Required task:
Pull out every line of the listing below where "part" appears.
>> Begin Recorded information
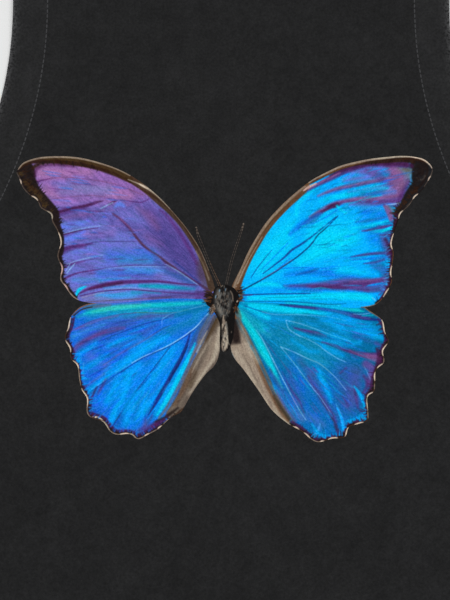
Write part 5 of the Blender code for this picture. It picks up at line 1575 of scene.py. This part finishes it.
# %% Ink finish
RAY_SPACING = 0.020
RAY_LENGTH = 12.0
GRAIN = 1 / (1.6 * PIXEL)


def make_ink():
    material, tree, surface = principled("printed_ink", (0.1, 0.2, 0.5), 0.8, 0.04)
    paint = add(tree, "Attribute", attribute_name="paint").outputs["Color"]
    ray = add(tree, "Attribute", attribute_name="ray").outputs["Fac"]
    reach = add(tree, "Attribute", attribute_name="reach").outputs["Fac"]
    across = calculate(tree, "MULTIPLY", ray, 1 / RAY_SPACING)
    along = calculate(tree, "MULTIPLY", reach, 1 / RAY_LENGTH)
    laid = add(tree, "CombineXYZ", {"X": across, "Y": along}).outputs[0]
    rays = {"Vector": laid, "Scale": 1.0, "Detail": 3.0, "Roughness": 0.6, "Distortion": 0.4}
    rays = add(tree, "TexNoise", rays).outputs["Fac"]
    ribs, _, place = twill_ribs(tree)
    grains = {"Vector": place, "Scale": GRAIN, "Detail": 2.0, "Roughness": 0.7}
    grains = add(tree, "TexNoise", grains).outputs["Fac"]
    light = calculate(tree, "MULTIPLY", scaled(tree, rays, 0.42, 1.62), scaled(tree, grains, 0.46, 1.56))
    light = calculate(tree, "MULTIPLY", light, scaled(tree, ribs, 0.92, 1.09))
    shifted = {"Hue": scaled(tree, rays, 0.47, 0.53), "Saturation": scaled(tree, grains, 1.06, 0.96)}
    shifted = add(tree, "HueSaturation", shifted | {"Value": 1.0, "Fac": 1.0, "Color": paint}).outputs[0]
    tree.links.new(tinted(tree, shifted, light), surface.inputs["Base Color"])
    bump = add(tree, "Bump", {"Height": ribs, "Strength": 0.3, "Distance": 0.00012})
    tree.links.new(bump.outputs[0], surface.inputs["Normal"])
    return material


ink_finish = make_ink()

# %% [markdown]
# A film starts as a fine grid. The points outside the outline are deleted and the rim is moved onto the
# outline, so that the edge is smooth. The rim is then extruded down into the cloth and closed below. The
# strokes are painted onto the points of the finished film, which is finer than a pixel of the photo.

# %% Films of ink
PRINT_STEP = 0.00031 / PIXEL  # in photo pixels
INK_DEPTH = 0.00014
BACK_STEP = 9  # the hidden back of a film is coarser
HINDWING_RISE = 0.00006
FOREWING_RISE = 0.00010
BODY_RISE = 0.00014
ROOT_GAP = 8  # keeps the rays from crowding at the root


def within(xs, ys, outline):
    """Which points of a grid are inside the outline: a table of rows by columns."""
    ring = np.concatenate([outline, outline[:1]])
    a, b = ring[:-1], ring[1:]
    found = np.zeros((len(ys), len(xs)), bool)
    for row, y in enumerate(ys):
        hit = (a[:, 1] <= y) != (b[:, 1] <= y)
        share = (y - a[hit, 1]) / (b[hit, 1] - a[hit, 1])
        crossings = np.sort(a[hit, 0] + share * (b[hit, 0] - a[hit, 0]))
        found[row] = np.searchsorted(crossings, xs) % 2 == 1
    return found


def nearest_on(outline, x, y):
    ring = np.concatenate([outline, outline[:1]])
    best, place = np.inf, (x, y)
    for (ax, ay), (bx, by) in zip(ring, ring[1:]):
        run = (bx - ax) ** 2 + (by - ay) ** 2 + 1e-12
        t = np.clip(((x - ax) * (bx - ax) + (y - ay) * (by - ay)) / run, 0, 1)
        qx, qy = ax + t * (bx - ax), ay + t * (by - ay)
        away = np.hypot(x - qx, y - qy)
        closer = away < best
        best = np.where(closer, away, best)
        place = np.where(closer, qx, place[0]), np.where(closer, qy, place[1])
    return place


def store_paint(mesh, colour):
    layer = mesh.attributes.new("paint", "FLOAT_COLOR", "POINT")
    rgba = np.concatenate([linear(np.clip(colour, 0, 255) / 255), np.ones((len(colour), 1))], 1)
    layer.data.foreach_set("color", rgba.astype(np.float32).ravel())


def print_film(name, points, root, base, strokes, rise):
    outline = closed_curve(points)
    low, high = outline.min(0) - PRINT_STEP, outline.max(0) + PRINT_STEP
    xs = np.arange(low[0], high[0], PRINT_STEP)
    ys = np.arange(low[1], high[1], PRINT_STEP)
    keep = within(xs, ys, outline)
    bm = bmesh.new()
    bmesh.ops.create_grid(bm, x_segments=len(xs) - 1, y_segments=len(ys) - 1, size=1)
    outside = []
    for v in bm.verts:
        column = round((v.co.x + 1) / 2 * (len(xs) - 1))
        row = round((1 - v.co.y) / 2 * (len(ys) - 1))
        v.co = (xs[column], ys[row], 0)
        if not keep[row, column]:
            outside.append(v)
    bmesh.ops.delete(bm, geom=outside, context="VERTS")
    loose = [v for v in bm.verts if not v.link_faces]
    bmesh.ops.delete(bm, geom=loose, context="VERTS")
    rim = [v for v in bm.verts if v.is_boundary]
    rim_x, rim_y = np.array([v.co[:2] for v in rim]).T
    for v, x, y in zip(rim, *nearest_on(outline, rim_x, rim_y)):
        v.co = (x, y, 0)
    edges = [e for e in bm.edges if e.is_boundary]
    for edge in edges:
        edge.smooth = False
    grown = bmesh.ops.extrude_edge_only(bm, edges=edges)["geom"]
    for v in grown:
        if isinstance(v, bmesh.types.BMVert):
            v.co.z = -1
    lower = [e for e in grown if isinstance(e, bmesh.types.BMEdge) and e.is_boundary]
    for edge in lower:
        edge.smooth = False
    back = bmesh.ops.edgeloop_fill(bm, edges=lower)["faces"]
    back = [*back, *lower, *{v for e in lower for v in e.verts}]
    for axis in (0, 1):
        normal = Vector((1, 0, 0)) if axis == 0 else Vector((0, 1, 0))
        for place in np.arange(low[axis], high[axis], BACK_STEP)[1:]:
            cut = bmesh.ops.bisect_plane(bm, geom=back, plane_co=normal * place, plane_no=normal)
            back = cut["geom"]

    mesh = bpy.data.meshes.new(name)
    bm.to_mesh(mesh)
    bm.free()
    px, py, below = points_of(mesh)
    x, y = on_cloth(px, py)
    z = cloth_top(x, y) + np.where(below < 0, -INK_DEPTH, rise)
    mesh.vertices.foreach_set("co", np.stack([x, y, z], 1).astype(np.float32).ravel())
    colour = np.zeros((len(px), 3)) + INKS[base]
    brush(px, py, colour, [*strokes, *hairs()])
    store_paint(mesh, colour)
    store(mesh, "ray", np.arctan2(py - root[1], np.abs(px - root[0]) + ROOT_GAP))
    store(mesh, "reach", np.hypot(px - root[0], py - root[1]))
    mesh.shade_smooth()
    fix = bmesh.new()
    fix.from_mesh(mesh)
    bmesh.ops.recalc_face_normals(fix, faces=fix.faces)
    fix.to_mesh(mesh)
    fix.free()
    film = link_object(name, mesh, ink_finish)
    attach(film, "root")
    print(name, "has", len(mesh.polygons), "faces")


def wing_film(word, outline, ground, root, rise, strokes, pleats, scales, edge):
    painted = [*strokes, *sheen(outline, *pleats), *scale_strokes(outline, scales)]
    painted += edge_strokes(outline, edge)
    print_film(f"butterfly_print_{word}", outline, root, ground, painted, rise)


wing_film("left_hindwing", LEFT_HINDWING, "royal", (213, 302), HINDWING_RISE,
          LEFT_HINDWING_STROKES, LEFT_HINDWING_SHEEN, LEFT_HINDWING_SCALES, LEFT_HINDWING_EDGE)
wing_film("right_hindwing", RIGHT_HINDWING, "deep teal", (236, 303), HINDWING_RISE,
          RIGHT_HINDWING_STROKES, RIGHT_HINDWING_SHEEN, RIGHT_HINDWING_SCALES, RIGHT_HINDWING_EDGE)
wing_film("left_forewing", LEFT_FOREWING, "periwinkle", (212, 291), FOREWING_RISE,
          LEFT_FOREWING_STROKES, LEFT_FOREWING_SHEEN, LEFT_FOREWING_SCALES, LEFT_FOREWING_EDGE)
wing_film("right_forewing", RIGHT_FOREWING, "azure", (237, 291), FOREWING_RISE,
          RIGHT_FOREWING_STROKES, RIGHT_FOREWING_SHEEN, RIGHT_FOREWING_SCALES, RIGHT_FOREWING_EDGE)
print_film("butterfly_print_body", BODY, (225, 300), "black", BODY_STROKES, BODY_RISE)

# %% [markdown]
# The two antennae are too thin for the films' grid. Each one is a pair of very narrow strips, made as the
# tapes are, that run side by side from the head to a small pale club.

# %% Antennae
ANTENNAE = (  # x, y and width in photo pixels, from the tip to the head
    ((196, 227, 1.6), (199, 235, 0.9), (205, 250, 0.7), (212, 267, 0.7), (221, 286, 0.8)),
    ((196.6, 230, 1.6), (198, 238, 0.7), (203.4, 251, 0.7), (210, 267, 0.7), (219, 286, 0.8)),
    ((243.6, 223, 1.6), (242.6, 229, 0.9), (238.6, 242, 0.7), (233, 260, 0.7), (227, 285, 0.8)),
    ((243, 225.6, 1.6), (241, 230, 0.7), (236.8, 242, 0.7), (231, 260, 0.7), (225.4, 285, 0.8)),
)
ANTENNA_INKS = (
    ("taupe", 0.55, 3, (196, 227, 4), (197, 232, 3)),
    ("taupe", 0.55, 3, (243.6, 223, 4), (243, 229, 3)),
    ("orange brown", 0.25, 4, (213, 262, 6), (221, 286, 6)),
)
ANTENNA_COLOUR = (64, 58, 54)
BAND_CONTRAST = 0.28
BAND_PITCH = 3.1  # in photo pixels


def print_antennae():
    bm = bmesh.new()
    for marks in ANTENNAE:
        line = brush_line(marks, steps=16)
        ways = headings(line[:, :2])
        strip = bmesh.new()
        bmesh.ops.create_grid(strip, x_segments=2, y_segments=len(line) - 1, size=1)
        for v in strip.verts:
            i = round((v.co.y + 1) / 2 * (len(line) - 1))
            x, y, width = line[i]
            half = v.co.x * width / 2
            x, y = on_cloth(x + half * ways[i][1], y - half * ways[i][0])
            v.co = (x, y, float(cloth_top(x, y)) + FOREWING_RISE)
        part = bpy.data.meshes.new("strip")
        strip.to_mesh(part)
        strip.free()
        bm.from_mesh(part)
        bpy.data.meshes.remove(part)
    for face in bm.faces:
        face.normal_update()
        if face.normal.z < 0:
            face.normal_flip()
    antennae = solid_sheet(bm, "butterfly_print_antennae", INK_DEPTH, ink_finish)
    mesh = antennae.data
    x, y, _ = points_of(mesh)
    px, py = x / PIXEL + CENTRE_LINE_PIXEL, (ARMHOLE_TOP - y) / PIXEL
    colour = np.zeros((len(px), 3)) + ANTENNA_COLOUR
    brush(px, py, colour, ANTENNA_INKS)
    colour *= (1 + BAND_CONTRAST * np.sin(2 * np.pi * py / BAND_PITCH))[:, None]
    store_paint(mesh, colour)
    store(mesh, "ray", px / 200)
    store(mesh, "reach", py)
    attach(antennae, "root")


print_antennae()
>> End Recorded information
The output:
Write part 5 of the Blender code for this picture. It picks up at line 1575 of scene.py. This part finishes it.
        part = bpy.data.meshes.new("strip")
        strip.to_mesh(part)
        bm.from_mesh(part)
        bpy.data.meshes.remove(part)